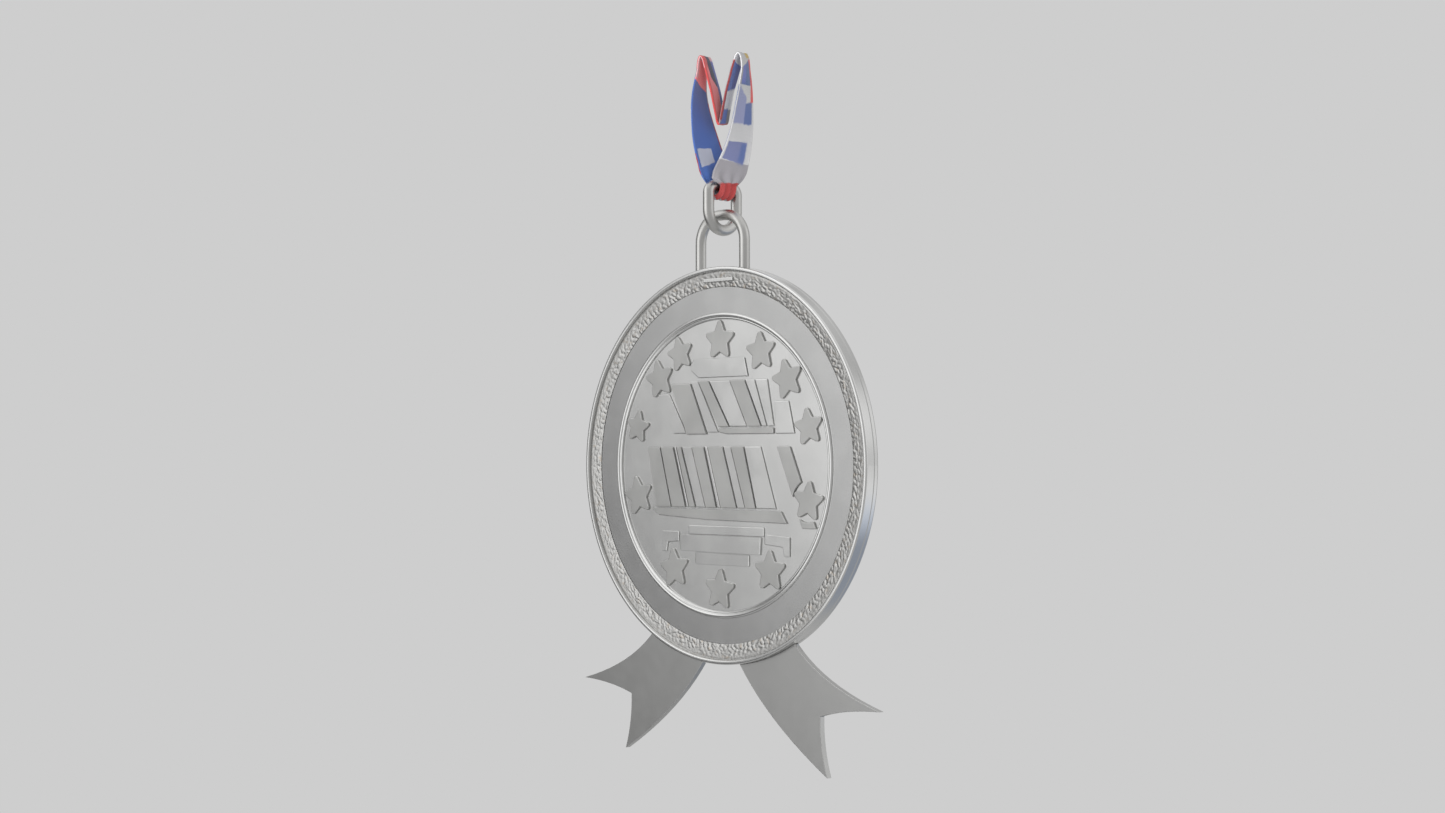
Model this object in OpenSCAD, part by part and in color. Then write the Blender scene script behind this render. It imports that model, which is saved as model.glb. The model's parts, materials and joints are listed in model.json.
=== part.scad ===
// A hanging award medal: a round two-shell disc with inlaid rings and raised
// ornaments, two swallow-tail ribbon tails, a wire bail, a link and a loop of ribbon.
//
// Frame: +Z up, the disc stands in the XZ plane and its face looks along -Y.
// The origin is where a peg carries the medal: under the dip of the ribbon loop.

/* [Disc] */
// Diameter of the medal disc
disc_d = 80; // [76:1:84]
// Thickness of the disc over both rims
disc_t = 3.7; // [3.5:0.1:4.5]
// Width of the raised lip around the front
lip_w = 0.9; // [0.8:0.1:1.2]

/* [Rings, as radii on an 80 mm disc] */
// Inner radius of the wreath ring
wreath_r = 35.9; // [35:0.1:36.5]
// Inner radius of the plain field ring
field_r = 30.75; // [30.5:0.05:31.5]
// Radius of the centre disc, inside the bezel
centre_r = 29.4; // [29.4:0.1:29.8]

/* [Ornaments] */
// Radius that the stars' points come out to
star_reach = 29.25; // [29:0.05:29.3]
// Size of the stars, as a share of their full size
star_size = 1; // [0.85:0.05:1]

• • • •

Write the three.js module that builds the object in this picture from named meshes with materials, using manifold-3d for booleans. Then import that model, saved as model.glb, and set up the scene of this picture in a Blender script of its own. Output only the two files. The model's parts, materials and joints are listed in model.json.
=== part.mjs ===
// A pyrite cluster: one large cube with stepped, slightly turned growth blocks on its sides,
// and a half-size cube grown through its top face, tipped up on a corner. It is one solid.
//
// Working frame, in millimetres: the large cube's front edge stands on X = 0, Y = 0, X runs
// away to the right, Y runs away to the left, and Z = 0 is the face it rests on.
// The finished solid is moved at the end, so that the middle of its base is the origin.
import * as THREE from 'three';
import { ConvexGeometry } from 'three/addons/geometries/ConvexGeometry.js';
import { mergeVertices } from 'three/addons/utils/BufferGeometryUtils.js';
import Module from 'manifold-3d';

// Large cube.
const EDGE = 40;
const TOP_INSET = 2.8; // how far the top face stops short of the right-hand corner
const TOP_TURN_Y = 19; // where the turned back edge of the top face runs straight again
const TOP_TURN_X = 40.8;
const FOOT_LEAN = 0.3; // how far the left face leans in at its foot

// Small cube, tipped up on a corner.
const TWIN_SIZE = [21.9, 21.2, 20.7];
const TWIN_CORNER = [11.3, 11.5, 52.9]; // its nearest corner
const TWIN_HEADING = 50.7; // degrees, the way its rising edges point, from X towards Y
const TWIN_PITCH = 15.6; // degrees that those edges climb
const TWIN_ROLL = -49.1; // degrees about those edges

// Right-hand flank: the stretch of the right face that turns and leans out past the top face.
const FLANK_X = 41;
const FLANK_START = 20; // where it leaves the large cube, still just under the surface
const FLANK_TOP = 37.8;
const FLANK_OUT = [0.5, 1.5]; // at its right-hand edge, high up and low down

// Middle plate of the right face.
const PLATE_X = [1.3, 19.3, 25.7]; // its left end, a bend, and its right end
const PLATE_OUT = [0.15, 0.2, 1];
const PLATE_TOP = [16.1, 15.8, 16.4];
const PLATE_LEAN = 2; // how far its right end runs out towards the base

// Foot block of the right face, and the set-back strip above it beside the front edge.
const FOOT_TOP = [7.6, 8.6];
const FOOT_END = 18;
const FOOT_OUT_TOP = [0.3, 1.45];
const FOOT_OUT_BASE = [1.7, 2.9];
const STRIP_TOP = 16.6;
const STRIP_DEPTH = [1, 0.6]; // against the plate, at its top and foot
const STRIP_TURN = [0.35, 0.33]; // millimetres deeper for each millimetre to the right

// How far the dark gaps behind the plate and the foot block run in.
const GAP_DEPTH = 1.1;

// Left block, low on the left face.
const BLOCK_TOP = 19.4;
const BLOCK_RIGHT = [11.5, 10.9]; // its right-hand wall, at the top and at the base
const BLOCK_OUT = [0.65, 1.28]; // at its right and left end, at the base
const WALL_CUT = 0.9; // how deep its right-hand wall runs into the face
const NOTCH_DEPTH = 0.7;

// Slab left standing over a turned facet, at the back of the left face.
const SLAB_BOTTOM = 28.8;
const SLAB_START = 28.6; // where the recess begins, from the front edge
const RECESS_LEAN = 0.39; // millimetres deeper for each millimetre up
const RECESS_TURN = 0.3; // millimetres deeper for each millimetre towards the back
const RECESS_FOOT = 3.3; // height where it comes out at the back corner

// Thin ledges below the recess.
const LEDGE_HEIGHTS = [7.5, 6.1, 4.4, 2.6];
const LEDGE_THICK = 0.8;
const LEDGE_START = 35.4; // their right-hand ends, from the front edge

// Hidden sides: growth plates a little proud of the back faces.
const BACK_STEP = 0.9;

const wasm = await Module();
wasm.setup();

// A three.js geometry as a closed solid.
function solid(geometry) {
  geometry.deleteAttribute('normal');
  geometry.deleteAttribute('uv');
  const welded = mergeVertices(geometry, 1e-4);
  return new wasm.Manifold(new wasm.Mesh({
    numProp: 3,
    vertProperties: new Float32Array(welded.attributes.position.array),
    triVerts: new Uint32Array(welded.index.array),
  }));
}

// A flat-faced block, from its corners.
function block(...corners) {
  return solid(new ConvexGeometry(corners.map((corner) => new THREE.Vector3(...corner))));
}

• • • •

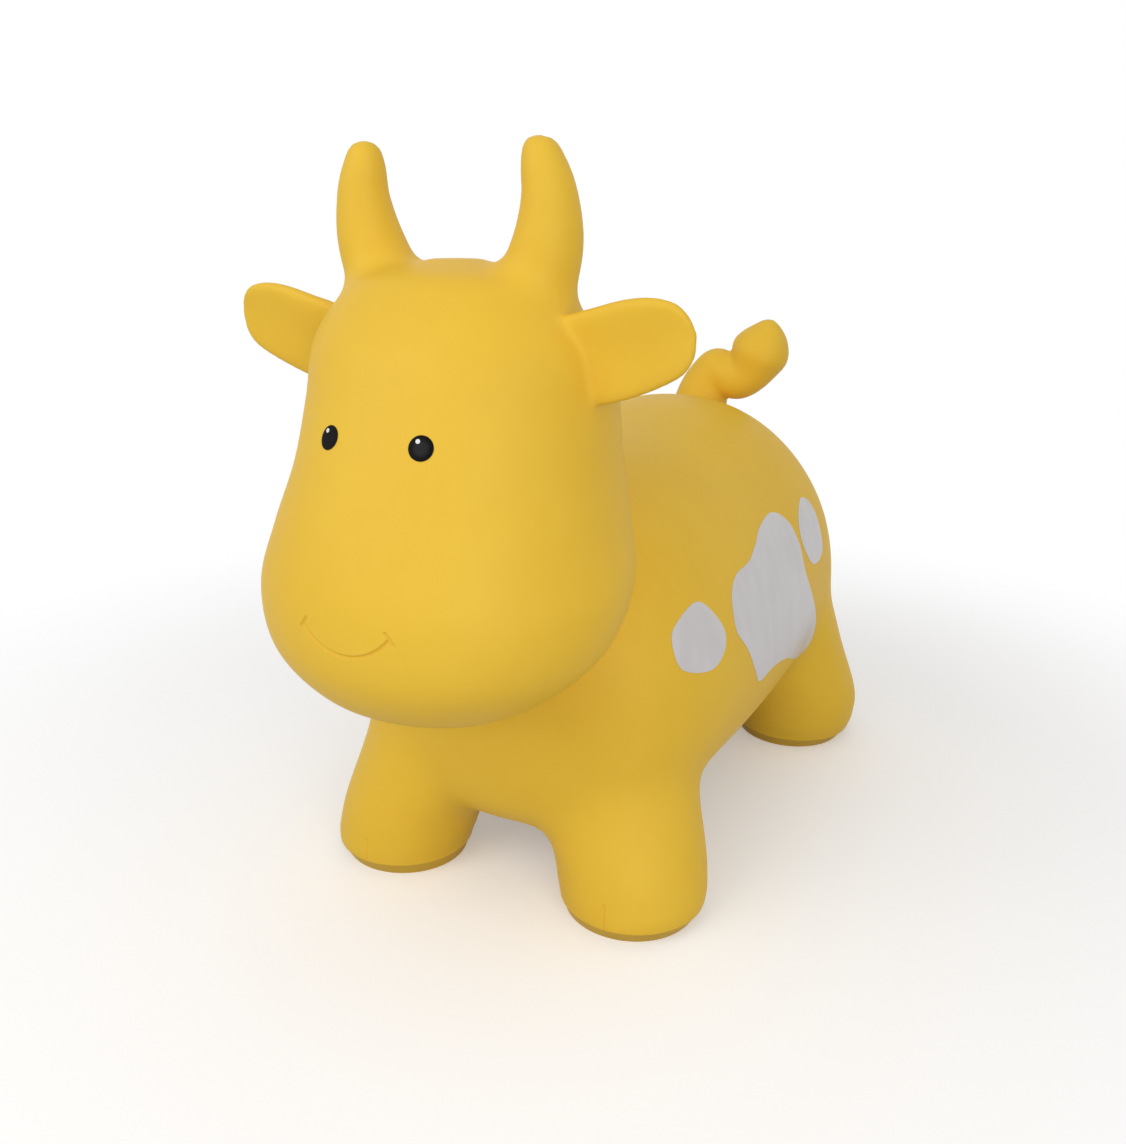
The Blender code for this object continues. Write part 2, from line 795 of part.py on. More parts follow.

• • • •

WHAT YOU HAVE TO DO: Transcribe each line of the data above, unaltered, from the one where "Model this object" appears to the one where "lip_w = 0.9; // [0.8:0.1:1.2]" appears, inclusive of both.

EXPECTED OUTPUT:
Model this object in OpenSCAD, part by part and in color. Then write the Blender scene script behind this render. It imports that model, which is saved as model.glb. The model's parts, materials and joints are listed in model.json.
=== part.scad ===
// A hanging award medal: a round two-shell disc with inlaid rings and raised
// ornaments, two swallow-tail ribbon tails, a wire bail, a link and a loop of ribbon.
//
// Frame: +Z up, the disc stands in the XZ plane and its face looks along -Y.
// The origin is where a peg carries the medal: under the dip of the ribbon loop.

/* [Disc] */
// Diameter of the medal disc
disc_d = 80; // [76:1:84]
// Thickness of the disc over both rims
disc_t = 3.7; // [3.5:0.1:4.5]
// Width of the raised lip around the front
lip_w = 0.9; // [0.8:0.1:1.2]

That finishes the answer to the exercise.